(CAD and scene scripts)
□ □ □ □ □ □ □

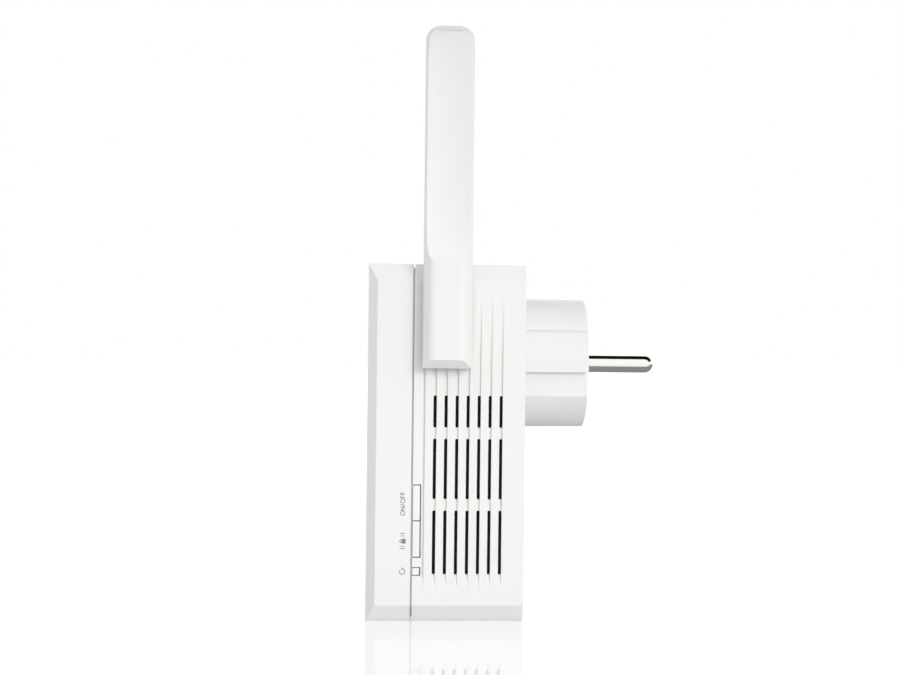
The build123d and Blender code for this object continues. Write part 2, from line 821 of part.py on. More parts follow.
with BuildPart() as socket_shutter:
    box_between(
        (-shutter_half_width, shutter_front, shutter_bottom),
        (shutter_half_width, shutter_front + shutter_thickness, shutter_bottom + shutter_height),
    )
    # Ramp along the lower front edge, which the pins push against
    chamfer(
        socket_shutter.edges().filter_by(Axis.X).group_by(Axis.Z)[0].sort_by(Axis.Y)[0],
        shutter_thickness / 2,
    )
    # Blind hole for the spring
    with BuildSketch(Plane.XY.offset(shutter_bottom + shutter_height)):
        with Locations((0, spring_y)):
            Circle(spring_hole_radius)
    extrude(amount=-spring_hole_depth, mode=Mode.SUBTRACT)
socket_shutter.part.label = "socket_shutter"
export_step(socket_shutter.part, "parts/socket_shutter.step")

with BuildPart() as shutter_spring:
    with BuildLine() as coil:
        Helix(
            pitch=spring_pitch,
            height=spring_length - 2 * spring_wire,
            radius=spring_radius - spring_wire,
            center=(0, spring_y, spring_bottom + spring_wire),
        )
    with BuildSketch(Plane(origin=coil.line @ 0, z_dir=coil.line % 0)):
        Circle(spring_wire)
    sweep()
shutter_spring.part.label = "shutter_spring"
export_step(shutter_spring.part, "parts/shutter_spring.step")

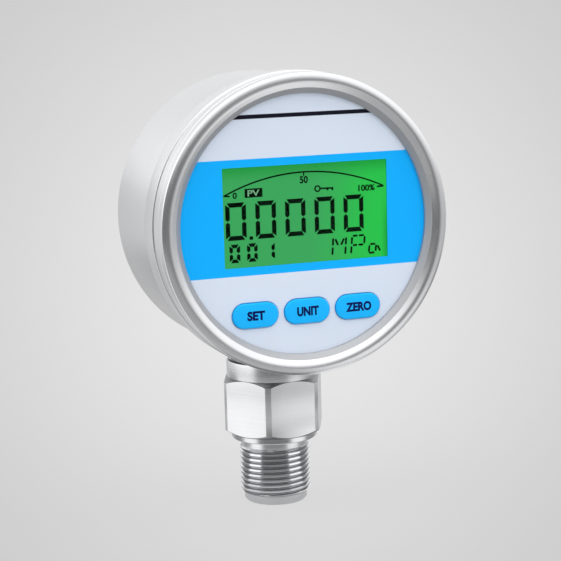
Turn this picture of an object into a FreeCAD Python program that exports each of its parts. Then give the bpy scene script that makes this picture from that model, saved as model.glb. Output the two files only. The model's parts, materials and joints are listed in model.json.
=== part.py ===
"""Digital pressure gauge: drum case, turned bezel, key front and threaded stem.

Millimetres, +Z up. The origin is the centre of the stem's nose, on the thread's axis.
The dial faces -Y. "Depth" is measured from the bezel's front plane, into the case, and
"dial place" is (across, up) from the dial's centre.
"""
import FreeCAD
import Part
import math
import os

# ---------------------------------------------------------------- driving sizes

# Stem, heights above the nose
THREAD_R = 10.0            # M20 x 1.5
THREAD_ROOT_R = 9.1
NOSE_R = 8.9
NOSE_LENGTH = 2.55
NOSE_CHAMFER = 0.6
THREAD_LENGTH = 13.7
NECK_LENGTH = 2.15         # undercut above the thread
WASHER_FACE_STEP = 1.05    # washer face inside the hexagon's flats
WASHER_FACE_HEIGHT = 1.65
HEX_ACROSS_FLATS = 26.4
HEX_CORNER_RISE = 1.6      # turned corners beyond the flats
HEX_HEIGHT = 16.55
HEX_TURN = 4.6             # degrees about the stem's axis
HEX_CHAMFER_ANGLE = 35.0
HEX_CHAMFER_START = 0.35   # height of the chamfer on the middle of a flat
COLLAR_STEP = 0.15         # collar inside the hexagon's flats
COLLAR_HEIGHT = 4.5
COLLAR_CHAMFER = 0.3
SPIGOT_R = 9.0             # threaded end that the inner nut grips
SPIGOT_LENGTH = 11.4
PORT_R = 2.0
PORT_LENGTH = 28.0
SENSOR_BORE_R = 7.2        # chamber of the measuring cell

# Measuring cell, heights above its seat
SENSOR_SHOULDER = 8.0
SENSOR_HEIGHT = 9.5
SENSOR_RECESS = 0.8
SENSOR_GROOVE_R = 5.9
SENSOR_GROOVE = (2.0, 4.2)
SENSOR_PIN_R = 0.3
SENSOR_PIN_LENGTH = 2.5
SENSOR_PIN_PLACES = (-1.95, -0.65, 0.65, 1.95)
RETAINER_HEIGHT = 4.5
RETAINER_HOLE_R = 4.6
RETAINER_SKIRT = 0.6       # thickness of the rim that stands on the cell's shoulder
SENSOR_LEDGE = 0.7         # width of the cell's shoulder
SENSOR_RECESS_WALL = 0.3
SENSOR_CLEARANCE = 0.1
RETAINER_SLOT = (1.6, 1.2)     # width, depth
RIBBON_WIDTH = 5.2
RIBBON_THICKNESS = 0.9
RIBBON_BEND_R = 5.0
NUT_WALL = 2.0             # spigot to the nut's flats
NUT_CORNER_RISE = 1.4
NUT_HEIGHT = 3.5
NUT_CLEARANCE = 1.5        # nut's flat to the cover's ring

# Case
DRUM_R = 39.35
DRUM_WALL = 1.0
CASE_DEPTH = 47.5          # bezel front to rear edge
STEM_SEAL_HEIGHT = 0.5
STEM_SEAL_INSET = 0.1      # seal's edge inside the boss face
BOSS_DROP = 1.22           # boss face below the drum's lowest line
BOSS_PLUG_R = 12.0         # plug through the drum's wall
BOSS_SHOULDER = 0.7        # boss face beyond the plug
BOSS_WELD = 3.3            # radius of the weld's fillet
BOSS_WELD_START = 1.4      # height of the straight face below the fillet
BOSS_WELD_TOP = 5.6
BOSS_INNER_RISE = 5.9      # boss face to its inner face
MOUTH_LIP = 2.75           # width of the turned-in front edge
MOUTH_CHAMFER = 0.5
REAR_EDGE_ROUND = 1.2
FLANGE_WIDTH = 7.35        # ring inside the case that carries the cover
FLANGE_THICKNESS = 1.5

# Bezel
BEZEL_SKIRT_WALL = 1.15    # drum to the skirt's outside
BEZEL_RIM_WALL = 0.9       # drum to the outside of the slimmer part in front
BEZEL_SKIRT_DEPTH = 15.5
BEZEL_OUTER_ROLL = 3.2     # radius of the face outside the crest
BEZEL_INNER_ROLL = 2.4     # radius of the face inside the crest
BEZEL_EDGE_ROUND = 0.5
BEZEL_TILT = 30.0          # degrees at which both rolls end
BEZEL_FACE_WIDTH = 2.2     # crest to the edge where the lip's cone starts
BEZEL_LIP_WIDTH = 1.5
BEZEL_LIP_FRONT = 2.1      # depth of the lip's front edge
BEZEL_LIP_BACK = 3.0       # depth of the lip's flat back
BEZEL_LINES = (3.8, 8.0)   # depths of the two fine turned lines on the skirt
BEZEL_LINE_DEPTH = 0.15
BEZEL_BORE_CHAMFER = 0.4

# Front
FILM_INSET = 0.75          # film's edge inside the drum's outside
FILM_THICKNESS = 0.3
PANEL_INSET = 0.55
PANEL_THICKNESS = 3.0
WINDOW_WIDTH = 46.5
WINDOW_HEIGHT = 26.4
WINDOW_CENTRE = (0.6, 2.9)
WINDOW_STEP = 1.75         # hidden margins of the clear window behind the film
WINDOW_STEP_UP = 1.8
WINDOW_FLANGE = 0.8
WINDOW_CORNER_R = 0.3
WINDOW_PLATE_CORNER_R = 0.8
WINDOW_SINK = 0.05         # clear face behind the film's
WINDOW_POCKET_PLAY = 0.3   # clear plate in the panel's opening, both sides together
FILM_KEY_GAP = 0.25        # film's openings round the keys
PANEL_CHAMFER = 0.3
DISPLAY_GLASS = 1.1        # each of the cell's two plates
DISPLAY_LEDGE = 3.2        # contact ledge along the cell's lower edge
DISPLAY_INSET = 0.1        # cell's edge inside the clear plate's
BACKLIGHT_THICKNESS = 3.0
BACKLIGHT_INSET = 0.6      # light guide inside the cell's edge
LAMP_SIZE = (3.0, 12.0)
FRAME_WALL = 2.0
FRAME_CLEARANCE = 0.2      # frame round the cell
FRAME_CORNER_R = 1.0
FRAME_SHELF = (3.0, 20.0)      # ledge that the light guide rests on
PIN_COUNT = 12
PIN_SIZE = (0.5, 0.5)
PIN_END_MARGIN = 3.0       # end pins inside the cell's ends
PIN_EDGE_MARGIN = 1.0

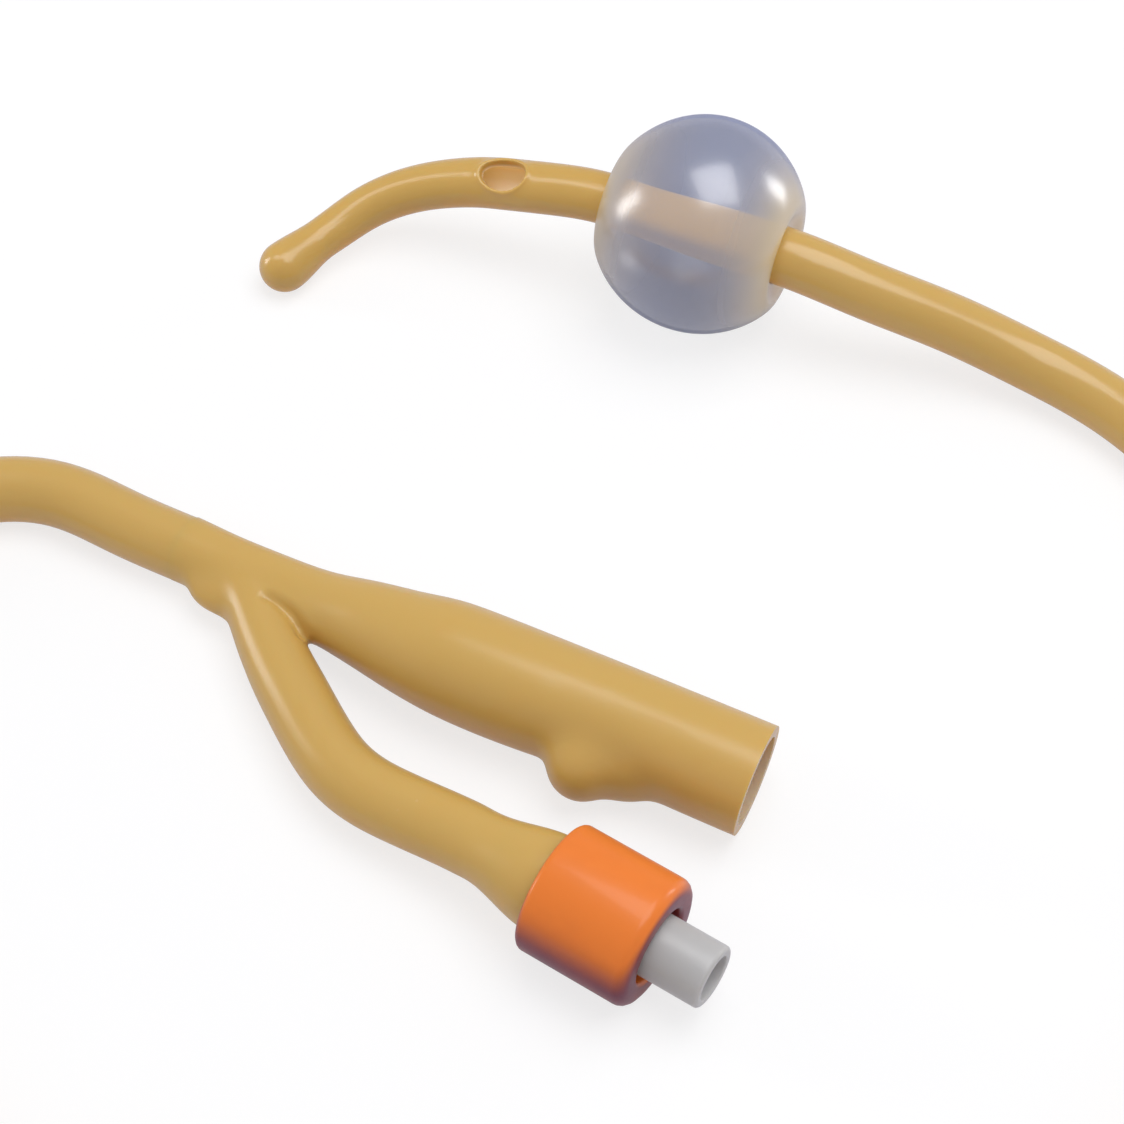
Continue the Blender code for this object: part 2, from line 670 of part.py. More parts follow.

□ □ □ □ □ □ □

- PROMPT
Your output shall consist solely of the lines from the line with "Turn this picture" to the line with "SENSOR_BORE_R = 7.2", reproduced exactly, both ends included.

- ANSWER TO THE PROBLEM
Turn this picture of an object into a FreeCAD Python program that exports each of its parts. Then give the bpy scene script that makes this picture from that model, saved as model.glb. Output the two files only. The model's parts, materials and joints are listed in model.json.
=== part.py ===
"""Digital pressure gauge: drum case, turned bezel, key front and threaded stem.

Millimetres, +Z up. The origin is the centre of the stem's nose, on the thread's axis.
The dial faces -Y. "Depth" is measured from the bezel's front plane, into the case, and
"dial place" is (across, up) from the dial's centre.
"""
import FreeCAD
import Part
import math
import os

# ---------------------------------------------------------------- driving sizes

# Stem, heights above the nose
THREAD_R = 10.0            # M20 x 1.5
THREAD_ROOT_R = 9.1
NOSE_R = 8.9
NOSE_LENGTH = 2.55
NOSE_CHAMFER = 0.6
THREAD_LENGTH = 13.7
NECK_LENGTH = 2.15         # undercut above the thread
WASHER_FACE_STEP = 1.05    # washer face inside the hexagon's flats
WASHER_FACE_HEIGHT = 1.65
HEX_ACROSS_FLATS = 26.4
HEX_CORNER_RISE = 1.6      # turned corners beyond the flats
HEX_HEIGHT = 16.55
HEX_TURN = 4.6             # degrees about the stem's axis
HEX_CHAMFER_ANGLE = 35.0
HEX_CHAMFER_START = 0.35   # height of the chamfer on the middle of a flat
COLLAR_STEP = 0.15         # collar inside the hexagon's flats
COLLAR_HEIGHT = 4.5
COLLAR_CHAMFER = 0.3
SPIGOT_R = 9.0             # threaded end that the inner nut grips
SPIGOT_LENGTH = 11.4
PORT_R = 2.0
PORT_LENGTH = 28.0
SENSOR_BORE_R = 7.2        # chamber of the measuring cell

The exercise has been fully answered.